ASA 104 – September 16, 17, 18, 19, 2011
Our ASA 104 Bareboat Chartering class was a truly memorable and fun-filled adventure. On the first day we started with a sail from Kent Narrows to the Wye River, where we had a very peaceful and picturesque overnight anchorage surrounded by a bird sanctuary.
Our second day destination was Annapolis. While underway, we monitored our plotted courses by taking hand-held compass bearings. In Annapolis, we picked up a mooring in the harbor right off the seawall at the US Naval Academy. After launching the dinghy, we motored to shore, enjoyed a great dinner, and walked around the historic downtown.

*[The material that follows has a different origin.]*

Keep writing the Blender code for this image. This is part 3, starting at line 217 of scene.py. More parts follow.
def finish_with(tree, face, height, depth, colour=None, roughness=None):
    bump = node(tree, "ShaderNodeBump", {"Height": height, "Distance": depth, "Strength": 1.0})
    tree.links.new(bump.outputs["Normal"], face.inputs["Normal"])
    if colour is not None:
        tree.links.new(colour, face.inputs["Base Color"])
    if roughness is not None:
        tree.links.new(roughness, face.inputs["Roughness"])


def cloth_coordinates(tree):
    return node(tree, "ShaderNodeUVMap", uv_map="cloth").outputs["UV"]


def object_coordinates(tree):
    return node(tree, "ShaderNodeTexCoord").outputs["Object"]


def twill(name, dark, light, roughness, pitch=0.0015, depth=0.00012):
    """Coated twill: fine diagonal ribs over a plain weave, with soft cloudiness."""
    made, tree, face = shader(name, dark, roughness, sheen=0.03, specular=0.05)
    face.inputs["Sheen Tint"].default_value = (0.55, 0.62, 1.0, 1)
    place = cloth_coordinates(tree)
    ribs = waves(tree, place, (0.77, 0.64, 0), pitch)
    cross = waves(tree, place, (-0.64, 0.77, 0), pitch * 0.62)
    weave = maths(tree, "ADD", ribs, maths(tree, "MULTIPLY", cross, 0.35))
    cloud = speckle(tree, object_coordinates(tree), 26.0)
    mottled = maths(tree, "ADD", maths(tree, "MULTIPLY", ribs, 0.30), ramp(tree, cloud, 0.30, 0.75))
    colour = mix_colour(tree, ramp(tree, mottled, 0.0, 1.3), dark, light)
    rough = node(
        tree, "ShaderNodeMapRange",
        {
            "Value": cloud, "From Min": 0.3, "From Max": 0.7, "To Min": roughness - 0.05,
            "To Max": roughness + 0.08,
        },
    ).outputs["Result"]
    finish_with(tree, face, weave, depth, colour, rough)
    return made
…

On the third day, the wind began to increase and we learned to beat into it with a 30″ heel while sailing under the William Preston Lane Bridge (Bay Bridge). I even managed to prepare a special Russian lunch while the boat was enjoying this fantastic heel! That night we decided to anchor in the Chester River.

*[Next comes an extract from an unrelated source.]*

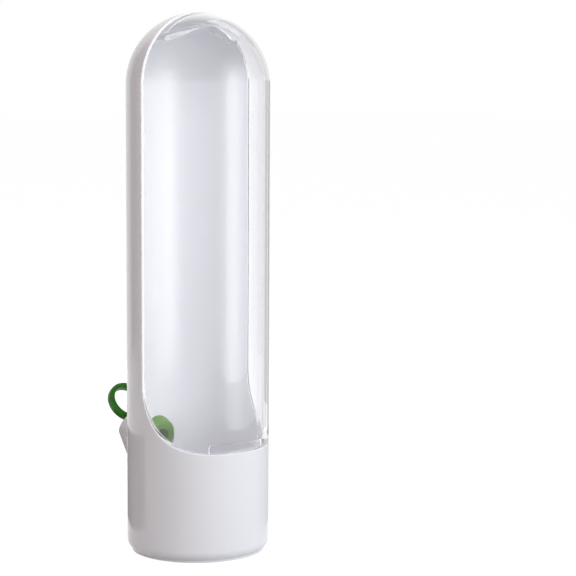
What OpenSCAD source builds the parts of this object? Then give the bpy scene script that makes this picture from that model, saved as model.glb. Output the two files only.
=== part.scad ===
// Herb keeper: a tall round-topped water keeper for a bunch of fresh herbs.
// A white back shell with a fill spout, a base cap that closes it below, a clear
// front cover that tips forward and lifts off, and a soft stopper with a pull loop.
// The origin is the centre of the flat foot. The window looks along -Y and the
// spout stands out along +Y. Side profiles are drawn with Y across and Z up.

/* [Body] */
// Outside diameter of the keeper
body_d = 63; // [60:1:80]
// Height from the table to the top of the dome
body_h = 237; // [180:1:300]
// Wall thickness of the shell and of the clear cover
wall = 2; // [1.6:0.1:2.6]
// Radius of the rounded bottom edge
edge_r = 5; // [4:0.5:8]

/* [Window] */
// Height of the low front rim above the table
rim_z = 47.5; // [36:0.5:60]
// Radius of the sweep from the front rim up to the sides
sweep_r = 30; // [20:1:30]
// Gap between the edges of the cover and the shell
parting_gap = 0.3; // [0.2:0.05:0.5]

/* [Base cap] */
// Thickness of the cap's floor
floor_t = 2.4; // [2.2:0.1:4]
// Height of the upstand that stands inside the shell
upstand_h = 6; // [4:0.5:12]
// Thickness of the upstand
upstand_t = 1.8; // [1.2:0.1:3]
// Radial gap between the upstand and the shell
upstand_fit = 0.1; // [0.05:0.05:0.2]

/* [Lower tongue of the cover] */
// Width of the tongue, end to end
low_tongue_w = 29.6; // [20:0.2:36]
// How far it stands above the front rim
low_tongue_up = 4; // [3:0.5:8]
// How far it hangs below the front rim
low_tongue_down = 8; // [4:0.5:12]
// Thickness of the tongue
low_tongue_t = 1.8; // [1.2:0.1:2.4]
// Corner radius of the tongue
low_tongue_r = 1.4; // [0.8:0.1:1.5]
// Gap between the tongue and the inside of the front wall
low_tongue_gap = 0.3; // [0.2:0.05:0.6]

/* [Top tongue of the cover] */
// Width of the tongue across the dome
top_tongue_w = 40; // [30:1:44]
// Angle that it starts in front of the parting line, seen from the dome's centre
top_tongue_fore = 28; // [15:1:35]
// Angle that it reaches behind the parting line, under the white dome
top_tongue_aft = 13; // [6:1:18]
// Thickness of the tongue
top_tongue_t = 1.8; // [1.2:0.1:2.4]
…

It is just amazing how different and beautiful the Chesapeake Bay can be – three nights; three different experiences. I must say that we learned a lot. The course was packed with very useful and practical knowledge. I truly appreciate the mentoring from our Captain David Renoll, and look forward to more sailing with R&R Charters and Sail School.
ASA 101 Students –
have three days of leaving the dock and learning the basic sailing skills, taught mostly in the Chester River. Each afternoon we return to the slip and students have the evenings to enjoy the restaurants and nightlife on the Eastern Shore and Kent Island.
ASA 103 Students –
also have three days of leaving the dock and learning to handle a sailing vessel under power, and continuing to develop the sailing skills, which they were introduced to in the basic keelboat class. The 103 students have the evenings to enjoy the fine local atmosphere.
ASA 104 Students –
plan a four day cruise to the Wye River, Annapolis, and the Magothy River. During this class they plan and provision for their meals, plot the courses to our locations, and experience anchoring in the Wye River on the Eastern Shore, and the Magothy River on the Western Shore. In Annapolis, they pick up a mooring and enjoy a fine dinner at one of the many restaurants around the harbor.
ASA 106 Students –
plan a seven day circumnavigation around the Delmarva Peninsula or down the Chesapeake Bay, out to Chesapeake Light, and back up the Bay to our marina. While on this cruise, they experience night and ocean sailing, entering into anchorages at night, and also departing anchorages at night. During the seven days, it is not usual for them to experience some heavier winds and weather than they would have had in their other classes.
ASA 108 Students –
plan a ten to twelve day offshore passage. Depending upon the time of year, the passage will be either from our marina to Block Island, RI (spring and early summer) or from Norfolk to Bermuda or the Virgin Islands (late fall). During this offshore passage the students will experience a watch system, practice celestial navigation, run emergency drills, set a sea anchor to mention a few of the activities. During this longer passage, the students will definitely experience some heavier weather sailing.